By Janie Chang. Harpercollins Canada, 352 pp, softcover
Three Souls, the debut novel by Vancouver’s Janie Chang, will inevitably draw comparison to the work of Amy Tan and Lisa See. Each author explores the fates of fictional Chinese women against period backdrops, delving into the strictures of time and tradition, but cursory parallels distract from their respective merits as storytellers.
On these pages, Chang traces Song Leiyin—daughter, wife, mother, apparition—and revisits the events preceding her early demise. Set amid the Nationalist and Communist conflict in mid-20th century China, the book offers a nuanced look at how decisions and actions cultivate an individual’s history.
The plot opens with the winsome heroine suspended in an “inadequate spirit world”, accompanied by her yang soul, her yin soul, and her hun soul; the Taoist tenet that humans bear multiple souls informs much of the premise here, though the treatment hinders this otherwise reasonable first effort.

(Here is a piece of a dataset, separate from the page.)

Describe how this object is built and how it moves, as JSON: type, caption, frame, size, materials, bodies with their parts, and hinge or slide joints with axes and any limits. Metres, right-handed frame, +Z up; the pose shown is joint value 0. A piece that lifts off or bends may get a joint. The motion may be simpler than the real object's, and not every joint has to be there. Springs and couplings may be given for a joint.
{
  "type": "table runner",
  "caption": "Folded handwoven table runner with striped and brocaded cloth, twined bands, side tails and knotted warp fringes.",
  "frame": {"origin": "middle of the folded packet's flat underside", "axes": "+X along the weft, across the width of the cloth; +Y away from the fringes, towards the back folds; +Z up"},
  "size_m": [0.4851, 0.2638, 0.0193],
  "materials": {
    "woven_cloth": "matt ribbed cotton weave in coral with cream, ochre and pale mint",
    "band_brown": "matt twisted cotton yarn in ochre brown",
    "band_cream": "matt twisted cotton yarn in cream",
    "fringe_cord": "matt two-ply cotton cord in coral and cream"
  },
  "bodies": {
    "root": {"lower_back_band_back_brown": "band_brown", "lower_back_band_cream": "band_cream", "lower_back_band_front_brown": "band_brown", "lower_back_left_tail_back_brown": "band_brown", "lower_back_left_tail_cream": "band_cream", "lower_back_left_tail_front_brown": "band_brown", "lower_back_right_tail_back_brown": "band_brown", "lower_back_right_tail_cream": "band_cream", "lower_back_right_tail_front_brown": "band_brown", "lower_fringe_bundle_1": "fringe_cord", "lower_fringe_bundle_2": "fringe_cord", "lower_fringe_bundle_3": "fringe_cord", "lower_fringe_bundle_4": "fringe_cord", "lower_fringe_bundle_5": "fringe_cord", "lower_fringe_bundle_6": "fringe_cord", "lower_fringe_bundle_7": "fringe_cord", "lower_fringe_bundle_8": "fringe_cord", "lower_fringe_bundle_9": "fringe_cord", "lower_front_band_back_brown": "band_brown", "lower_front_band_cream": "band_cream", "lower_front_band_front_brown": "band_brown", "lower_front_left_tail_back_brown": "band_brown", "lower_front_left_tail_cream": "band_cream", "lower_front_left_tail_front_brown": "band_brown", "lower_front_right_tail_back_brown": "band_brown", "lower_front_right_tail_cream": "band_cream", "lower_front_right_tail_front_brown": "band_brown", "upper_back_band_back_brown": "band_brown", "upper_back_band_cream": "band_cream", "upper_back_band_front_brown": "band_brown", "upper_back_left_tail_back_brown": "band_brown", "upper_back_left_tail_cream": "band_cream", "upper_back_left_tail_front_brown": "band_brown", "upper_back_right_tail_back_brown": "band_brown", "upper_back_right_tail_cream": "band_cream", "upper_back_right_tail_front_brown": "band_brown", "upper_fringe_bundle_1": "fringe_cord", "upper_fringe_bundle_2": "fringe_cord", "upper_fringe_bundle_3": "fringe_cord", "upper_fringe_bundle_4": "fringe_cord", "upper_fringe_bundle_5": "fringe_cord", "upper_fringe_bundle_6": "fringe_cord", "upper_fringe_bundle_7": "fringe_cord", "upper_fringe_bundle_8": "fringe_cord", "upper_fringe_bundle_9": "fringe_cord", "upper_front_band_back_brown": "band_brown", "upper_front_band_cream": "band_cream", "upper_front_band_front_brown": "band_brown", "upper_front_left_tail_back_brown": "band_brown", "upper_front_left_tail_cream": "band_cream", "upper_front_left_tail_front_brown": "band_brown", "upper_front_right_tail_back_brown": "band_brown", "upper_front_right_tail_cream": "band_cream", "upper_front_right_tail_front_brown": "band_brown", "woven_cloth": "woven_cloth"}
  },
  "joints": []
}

Barred from the afterlife for an unspecified wrong, Leiyin surveys her earthly days to expose the grievance, and reveals the roles that war and personal freedom played in dismantling her family. Beginning in Changchow, in 1928, Chang illustrates Leiyin’s pampered youth, when dreams of a teaching career occupied her mind, and Yen Hanchin, a poet with leftist allegiances, captivated her heart. This attraction produces far-reaching consequences that trammel the protagonist’s adulthood in Pinghu.

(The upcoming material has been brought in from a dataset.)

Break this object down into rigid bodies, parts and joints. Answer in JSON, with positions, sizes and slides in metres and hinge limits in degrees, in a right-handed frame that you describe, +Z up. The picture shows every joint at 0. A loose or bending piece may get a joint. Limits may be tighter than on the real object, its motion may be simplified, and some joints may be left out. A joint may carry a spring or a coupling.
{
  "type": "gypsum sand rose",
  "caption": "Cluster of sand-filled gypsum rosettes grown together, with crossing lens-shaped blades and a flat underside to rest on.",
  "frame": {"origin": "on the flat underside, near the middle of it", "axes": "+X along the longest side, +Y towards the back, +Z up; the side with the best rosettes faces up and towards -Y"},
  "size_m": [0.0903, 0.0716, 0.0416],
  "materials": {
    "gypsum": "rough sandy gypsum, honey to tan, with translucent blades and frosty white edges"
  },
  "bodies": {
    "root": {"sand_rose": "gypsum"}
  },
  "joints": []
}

Built on the exchange between Leiyin’s mortal past and spectral present, the novel hiccups in combining the two threads. Writing about the initial tedium of the heroine’s arranged marriage and subsequent foray into motherhood, the author displays sympathy and stirring images. “The days that once ran through my fingers as predictably as prayer beads,” Leiyin reflects, “now flew by like abacus counters beneath a shopkeeper’s nimble fingers.”
Nevertheless, the brief interruptions featuring the protagonist and her idling souls quickly grow tiresome. As her yin soul inanely observes, “She wouldn’t be the first person to confuse lust with love.”
In a clichéd twist, Leiyin averts the destinies of a chosen few from beyond the grave. It is to the author’s credit that this potentially bathetic gesture enhances the narrative, and the grander tale of reparation, hindsight, and female identity.